The Journey Home Task Force will present its draft strategy to city council Monday, May 7.

In the city, there are currently about 4,400 to 4,900 people that are either homeless or at risk of becoming homeless, according to the report.

The strategy’s focus is on eliminating chronic (which affects 120-150 people a year) and episodic homelessness (160-200 people a year) with three themes: inclusion and prevention, new housing support programs and backbone coordination and partnerships.

The $47 million strategy takes place over a five-year period and will provide 300 supportive long-term housing units with supports on site for people with complex needs, 500 new housing support program spaces, and system coordination with a neutral organization which will focus on strategy implementation.

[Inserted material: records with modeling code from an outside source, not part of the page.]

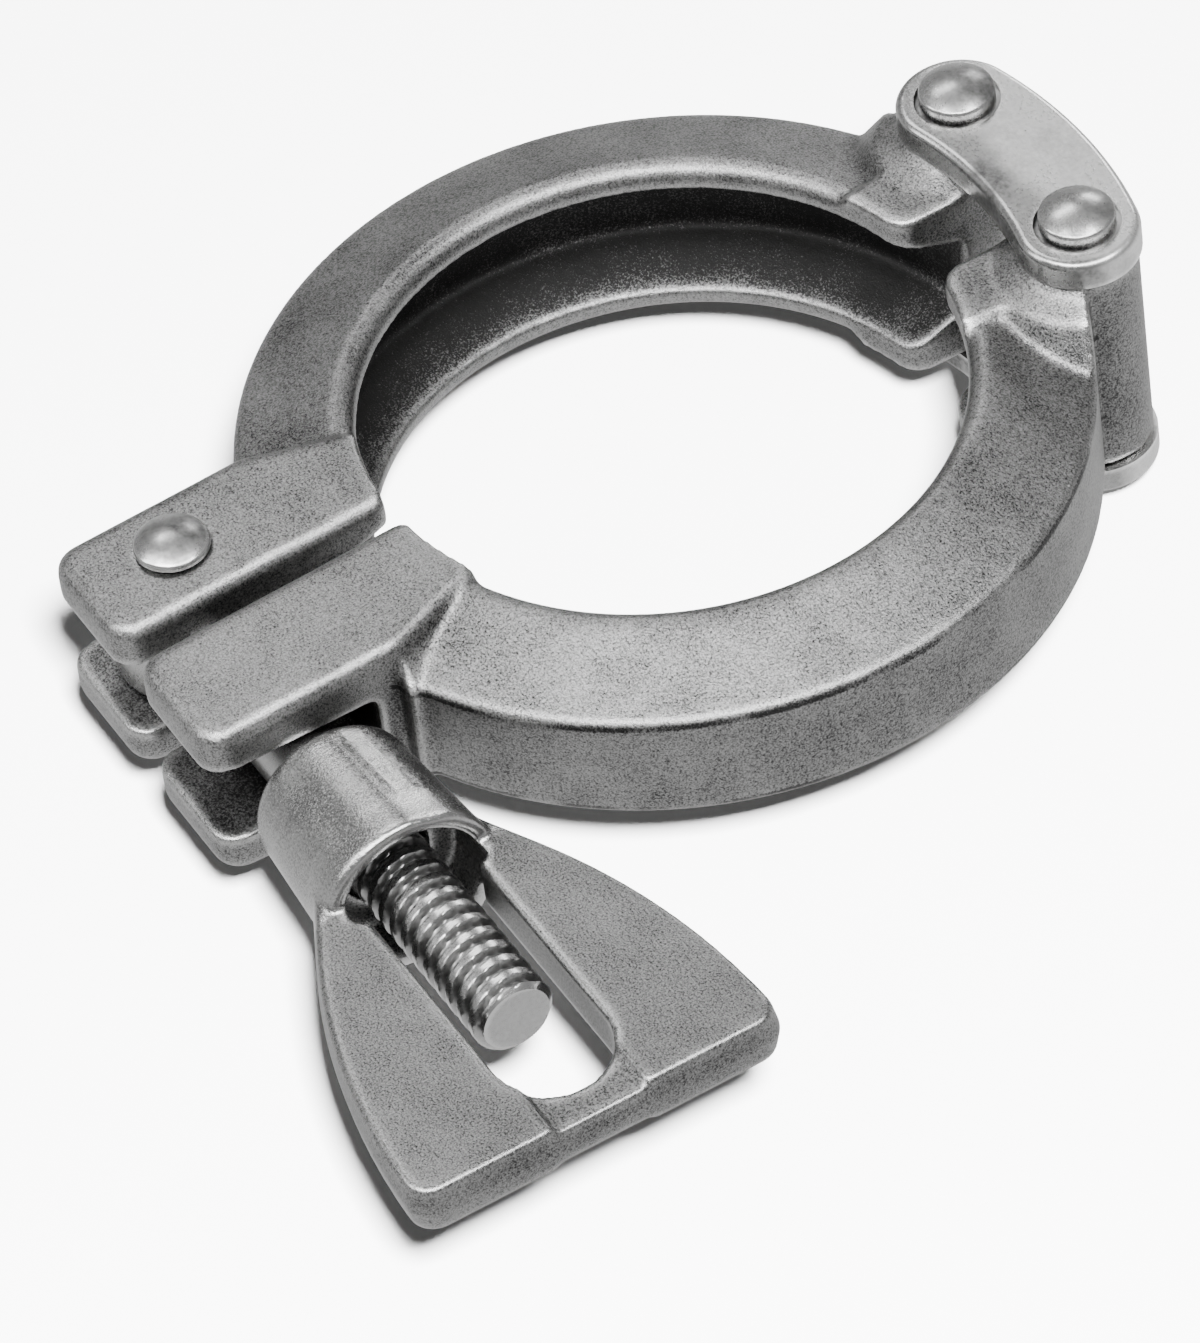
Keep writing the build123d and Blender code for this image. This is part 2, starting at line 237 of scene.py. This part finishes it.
# %% Painted channel shade and shadow lines
def half_painted_shade(finish):
    """How much darker and how much smoother a point of a half is."""
    x, y, z = finish.coords.axes()
    radius = (x * x + y * y).math("SQRT")
    height = z.math("ABSOLUTE")
    inside = 1.0 - radius.smooth(channel_radius, channel_radius + 0.0008)
    channel = inside * (1.0 - height.smooth(channel_half - 0.0008, channel_half + 0.0008))
    # On the rim wall near each edge: a broken painted shadow line.
    wall = radius.band(rim_radius - 0.0007, rim_radius - 0.0003, rim_radius + 0.0005, rim_radius + 0.0009)
    broken = finish.noise(60.0, 3.0, 0.6).smooth(0.42, 0.58)
    off_line = (height - shadow_line_height).math("ABSOLUTE")
    line = wall * broken * (1.0 - off_line.smooth(0.0001, 0.0004))
    # channel is painted shade deep in the V channel; line is a painted shadow line on the rim wall.
    return channel * 0.22 + line * 0.5, channel * -0.1


print("marks of the halves ready")

# %% [markdown]
# ## Painted light on the nut
# The barrel is smoother than the flat wings, as polished, and its colour is painted brighter as a sheen.
# Along the barrel runs a narrow facet with a painted highlight in the middle and a painted dark reflection on
# either side. The mask is measured across the facet, so its two edges stay straight.

# %% Barrel and facet
def nut_painted_light(finish):
    """How much darker and how much smoother a point of the nut is."""
    x, y, z = finish.coords.axes()
    # on_barrel paints the barrel brighter as a sheen and makes it smoother.
    on_barrel = 1.0 - x.smooth(barrel_end, barrel_end + 0.0006)
    length = x.band(barrel_end - 0.0165, barrel_end - 0.0145, barrel_end - 0.0048, barrel_end - 0.0026)
    facet_reflection_patch = finish.noise(900.0, 3.0, 0.6).smooth(0.30, 0.60) * length * z.smooth(0.004, 0.006)
    # Along the facet: strip is a painted highlight, beside a painted dark reflection on either side of it.
    across = (y - bolt_y) * math.cos(facet_turn) - z * math.sin(facet_turn)
    strip = across.band(-0.0009, -0.0005, 0.0009, 0.0014) * facet_reflection_patch
    beside = (across.band(-0.0019, -0.0013, 0.0026, 0.0038) * facet_reflection_patch - strip).clamped()
    return 0.04 - on_barrel * 0.34 - strip * 0.5 + beside * 0.45, on_barrel * 0.10 + strip * 0.04


print("marks of the nut ready")

# %% [markdown]
# ## Cast and tumbled stainless steel
# Cast steel is a fine sandy grey, with pits and soft clouds in it. One noise would look like film, so four
# sizes are added up: sand, specks, clouds and patches. The same sums set the grey, the roughness and a very
# shallow bump, so what is dark is also rough and low, as dirt in a pit is.

# %% The cast finish
def cast_steel(name, low, high, polish, grain, marks):
    """Sandy steel between two greys. polish is the base roughness, grain the depth of the bump."""
    steel = Finish(name)
    edge, recess = edge_and_recess(steel, 0.0015, 0.013)
    sand = steel.noise(5200.0, 2.0, 0.6)
    speck = steel.noise(2600.0, 3.0, 0.7)
    cloud = steel.noise(190.0, 4.0, 0.55)
    patch = steel.noise(55.0, 3.0, 0.5)
    pits = speck.smooth(0.58, 0.72)
    darker, smoother = marks(steel)
    grains = (sand - 0.5) * 1.1 + (speck - 0.5) * 0.7 - pits * 0.2
    clouds = (cloud - 0.5) * 0.4 + (patch - 0.5) * 0.3
    # Base grey: sand, specks and clouds are the steel's own tone; recess lays painted shade, edge brightens
    # outer edges, part wear and part painted highlight; darker holds the painted light of the halves or the
    # nut.
    shade = 0.33 + grains + clouds - recess * 0.60 + edge * 0.9 - darker
    rough = polish + (cloud - 0.5) * 0.16 + (sand - 0.5) * 0.18 + recess * 0.12 - edge * 0.12 - smoother
    steel.set(Base_Color=steel.grey(low, high, shade.clamped()))
    steel.set(Roughness=rough.clamped(), Metallic=1.0)
    fine = steel.bump(sand * 0.6 + speck * 0.9 - pits * 0.6, grain, 0.5)
    steel.set(Normal=steel.bump(cloud, grain * 3.0, 0.35, under=fine))
    return steel.material


casting = cast_steel("cast and tumbled steel", 0.025, 0.52, 0.38, 0.00008, half_painted_shade)
nut_casting = cast_steel("cast nut steel", 0.025, 0.46, 0.36, 0.00006, nut_painted_light)
print("made", casting.name, "and", nut_casting.name)

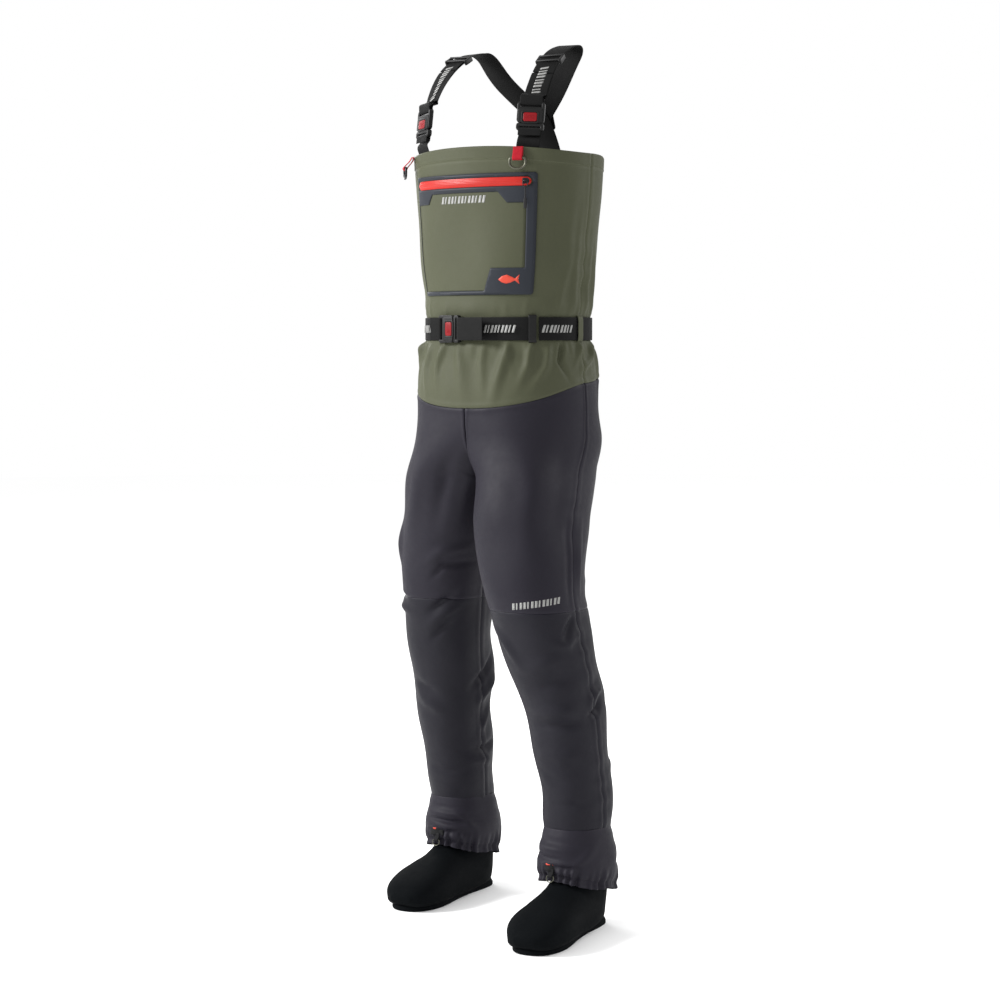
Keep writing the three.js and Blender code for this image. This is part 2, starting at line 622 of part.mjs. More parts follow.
// ---------------------------------------------------------------- rings and their tabs
// A strip of webbing folded round the straight side of a wire loop. In the group's frame the strip starts at
// the origin, hangs along -Y and leans out along Z; the loop hangs in the fold.
function hangLoop(group, tabName, loopName, { wire, width, height, tab, drop, thickness, lean }, colour) {
  const eye = wire / 2 + 0.7 + thickness / 2;
  const centre = V(0, -drop + eye, eye + 0.9 + lean);
  const fold = span(0, Math.PI, 6).map((a) => V(0, -eye * Math.sin(a), -eye * Math.cos(a)).add(centre));
  const strip = [V(0, 3, 0.9), ...fold, V(0, 3, 2 * thickness + 0.9)];
  add(tabName, ribbon(strip, () => V(1, 0, 0), tab, thickness), colour, group);
  const half = width / 2;
  const corner = (half - tab / 2) * 0.75;
  const bow = span(0, Math.PI, 12).map((a) => V(half * Math.cos(a), -height * (0.42 + 0.5 * Math.sin(a)), 0));
  const bar = [V(-half, -corner, 0), V(-half + corner, 0, 0), V(0, 0, 0), V(half - corner, 0, 0), V(half, -corner, 0)];
  const loop = wireLoop([...bow, ...bar], V(0, 0, 1), wire / 2);
  add(loopName, loop.translate(0, centre.y, centre.z), "metal", group, 0.4, 1);
}

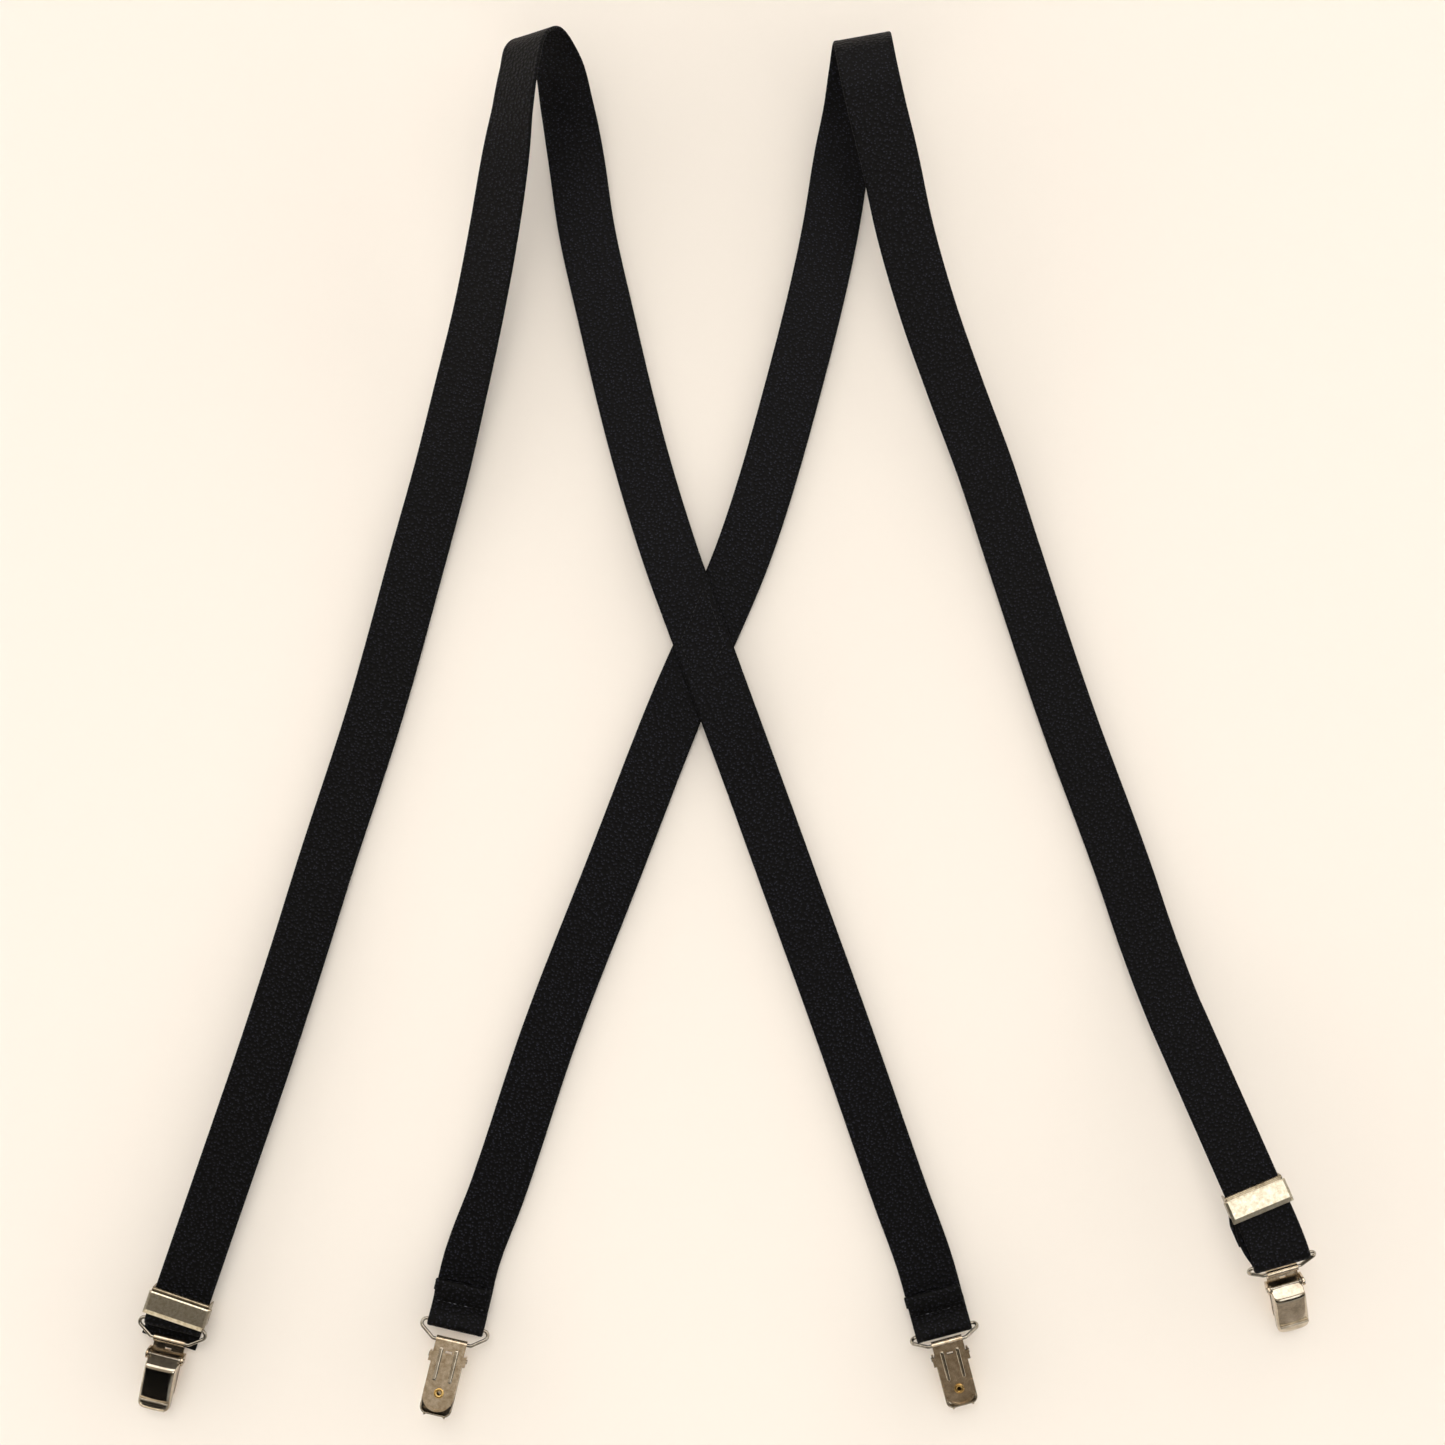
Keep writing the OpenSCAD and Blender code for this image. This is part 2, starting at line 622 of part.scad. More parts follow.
clip_plate(ends[front_left]);  // clip_plate_front_left
eyelet(ends[front_left]);  // eyelet_front_left
grip_pad(ends[front_left]);  // grip_pad_front_left
lever(ends[front_left]);  // lever_front_left
pivot_pin(ends[front_left]);  // pivot_pin_front_left
bail(ends[front_right]);  // bail_front_right
clip_plate(ends[front_right]);  // clip_plate_front_right
eyelet(ends[front_right]);  // eyelet_front_right
grip_pad(ends[front_right]);  // grip_pad_front_right
lever(ends[front_right]);  // lever_front_right
pivot_pin(ends[front_right]);  // pivot_pin_front_right
bail(ends[back_left]);  // bail_back_left
clip_plate(ends[back_left]);  // clip_plate_back_left
eyelet(ends[back_left]);  // eyelet_back_left
grip_pad(ends[back_left]);  // grip_pad_back_left
lever(ends[back_left]);  // lever_back_left
pivot_pin(ends[back_left]);  // pivot_pin_back_left
bail(ends[back_right]);  // bail_back_right
clip_plate(ends[back_right]);  // clip_plate_back_right
eyelet(ends[back_right]);  // eyelet_back_right
grip_pad(ends[back_right]);  // grip_pad_back_right
lever(ends[back_right]);  // lever_back_right
pivot_pin(ends[back_right]);  // pivot_pin_back_right
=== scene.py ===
import bpy
import numpy as np
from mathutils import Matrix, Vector


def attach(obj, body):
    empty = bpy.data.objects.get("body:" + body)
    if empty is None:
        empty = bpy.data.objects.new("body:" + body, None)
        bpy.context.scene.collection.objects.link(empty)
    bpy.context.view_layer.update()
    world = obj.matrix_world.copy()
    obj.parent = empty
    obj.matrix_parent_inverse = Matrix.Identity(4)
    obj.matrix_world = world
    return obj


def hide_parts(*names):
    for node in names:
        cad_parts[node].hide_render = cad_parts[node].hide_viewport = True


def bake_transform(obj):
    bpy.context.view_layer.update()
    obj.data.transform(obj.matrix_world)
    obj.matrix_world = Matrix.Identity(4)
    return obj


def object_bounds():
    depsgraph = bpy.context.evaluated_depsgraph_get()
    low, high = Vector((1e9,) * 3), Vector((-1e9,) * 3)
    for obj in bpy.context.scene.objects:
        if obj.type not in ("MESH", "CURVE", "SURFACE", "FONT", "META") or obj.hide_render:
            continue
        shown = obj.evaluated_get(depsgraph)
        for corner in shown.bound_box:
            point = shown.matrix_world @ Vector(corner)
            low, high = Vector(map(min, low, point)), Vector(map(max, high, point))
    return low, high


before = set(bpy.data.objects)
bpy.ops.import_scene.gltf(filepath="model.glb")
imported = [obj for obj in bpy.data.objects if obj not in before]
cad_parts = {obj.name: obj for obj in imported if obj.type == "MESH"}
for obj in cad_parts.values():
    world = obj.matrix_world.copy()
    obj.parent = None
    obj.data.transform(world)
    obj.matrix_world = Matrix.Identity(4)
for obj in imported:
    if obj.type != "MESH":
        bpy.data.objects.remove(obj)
cadLow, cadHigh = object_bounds()
mm = 0.001
upward = np.array([0, 0, 1.0])
print("suspenders: frame loaded")


# Camera, floor and light

cameraSet = {"height": 800, "seenWidth": 650.25, "over": (0, 5)}    # mm; straight above, looking down
floorSet = {"size": 14.0, "colour": "FFF3E4", "gap": 0.0003}
lightSet = {"band": 24.0, "bandPower": 8, "dome": 0.31,
            "sun": 0.95, "sunWide": 50, "sunFrom": (-0.12, 0.7, 0.7)}
sharpAngle = 55                                                     # degrees; edges past it stay crisp


def hexToLinear(text, alpha=1.0):
    # sRGB bytes to linear light
    parts = np.array([int(text[i:i + 2], 16) for i in (0, 2, 4)]) / 255
    linear = np.where(parts <= 0.04045, parts / 12.92, ((parts + 0.055) / 1.055) ** 2.4)
    return (*[float(v) for v in linear], alpha)


def addNode(tree, kind, settings=None, links=None):
    # one node with its settings and what is plugged into it
    node = tree.nodes.new(kind)
    for key, value in (settings or {}).items():
        if isinstance(key, str) and hasattr(node, key):
            setattr(node, key, value)
        else:
            node.inputs[key].default_value = value
    for key, source in (links or {}).items():
        tree.links.new(source, node.inputs[key])
    return node


def newMaterial(name):
    # an empty material with one shader, ready for its pattern
    material = bpy.data.materials.new(name)
    material.use_nodes = True
    tree = material.node_tree
    tree.nodes.clear()
    shader = addNode(tree, "ShaderNodeBsdfPrincipled")
    addNode(tree, "ShaderNodeOutputMaterial", links={"Surface": shader.outputs["BSDF"]})
    return material, tree, shader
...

The project requires $18 million of capital investment, $26 million for new housing support programs and $2.6 million for the backbone structure and coordination.

The funding will come from government foundations and private donations, said Sue Wheeler, social development manager with the task force. The details will be secured during the first phase of the strategy when a backbone organization is established.

BC Housing has already committed to building 190 units, but 110 units (three buildings) are still needed.

The 500 new support program spaces will focus on community treatment, housing first intensive care management, rapid rehousing and prevention.

“Based on findings from a number of Canadian studies, there is a strong economic argument for investing in solutions to homelessness. Our analysis estimates that keeping people stuck in their current situation comes at a cost of $100 million for the overall cost to police, health, jail, shelters, and bylaw enforcement. On the other hand, the proposed Journey Home investment in housing these same people will see an avoidance of $50 million in spending in those same systems,” said the report.

The top actions for the task force are to: establish a neutral backbone organization, create 500 new housing first program spaces, support the development of 300 long-term supportive housing units, support A Way Home Kelowna to introduce Upstream for Youth, support increased access to quality mental health, addictions, health supports and treatment, continue the Lived Experience Circle and Youth Expert Committee and formalize these relationship to strategy implementation and governance, support the Truth & Reconciliation calls to actions by partnering with Indigenous communities and ensuring that Indigenous leadership, support solutions to address the criminalization of homelessness, launch a homelessness innovation lab to develop solutions and ensure a population focus is embedded in strategy implementation.

The strategy will shift resources to prevention over time. The final report will be presented to council at the end of June 2018.